Tunnel Garage, before 24-hr. Parking” sign was removed. via Starts and Fits

Aaron Donovan of the excellent architecture blog Starts and Fits doubts the building’s worthiness:

“Andrew Berman, G.V.S.H.P. director, said the garage is not only historically deserving of landmarking, but also important because the area has lost so much parking in recent years.

A-HA! So perhaps this dispute isn’t so much about the architectural merits of the structure, but about the desire for area residents to park their cars cheaply. If parking is worth that much to the neighborhood residents, they could pay the building’s owner as much as he would make from the proposed apartment and retail building (which unfortunately would have 117 parking spaces of its own). That would be enormously expensive though, so one can see why they’ve suddenly become nostalgic for this mediocre building.”

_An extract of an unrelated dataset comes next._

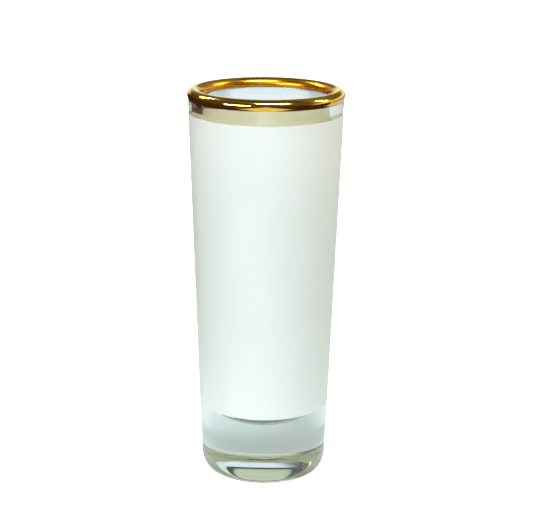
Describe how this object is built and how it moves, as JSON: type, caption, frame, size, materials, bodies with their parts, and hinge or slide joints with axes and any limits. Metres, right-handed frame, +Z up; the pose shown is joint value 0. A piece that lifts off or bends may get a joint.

(Berman denies the pro-car charge; see his comment at the link.)

Your webmaster isn’t nuts about this rather utiltarian building, but, oh, that lettering and terra cotta details! You can’t have one without the other…

 

[What’s there now? As of 2012, when I updated this page…I’m not sure. The Google Street View truck passed by in 2009, when a new structure was going up. I’ll have to check the location again.]

 

Your webmaster first started visiting this part of Soho in 1981, when my friend Steve, who sadly passed away in 2005, was living nearby on Thompson Street. In the triangle formed by Thompson, Broome and Watts, I saw what seemed to be a whole pile of metallic junk strewn on what was then a plain concrete surface. It’s come a long way since, as Robert S. Bolles’ (also known as Bob Steel) creations now reside in a landscaped garden stuck between three streets that are absolutely jammed with cars honking their horns at 150 db.

‘m not sure if it’s supposed to be part of the park or not but scrawled in the concrete around the outer fence are several famed names, like Poe, Warhol, and Shel Silverstein. Who? He wrote Cover of the Rolling Stone, A Boy Named Sue, The Unicorn, several children’s books, and some racy stuff for Playboy. A real Renaissance man.

Page photographed March 26 and completed March 26, 2006.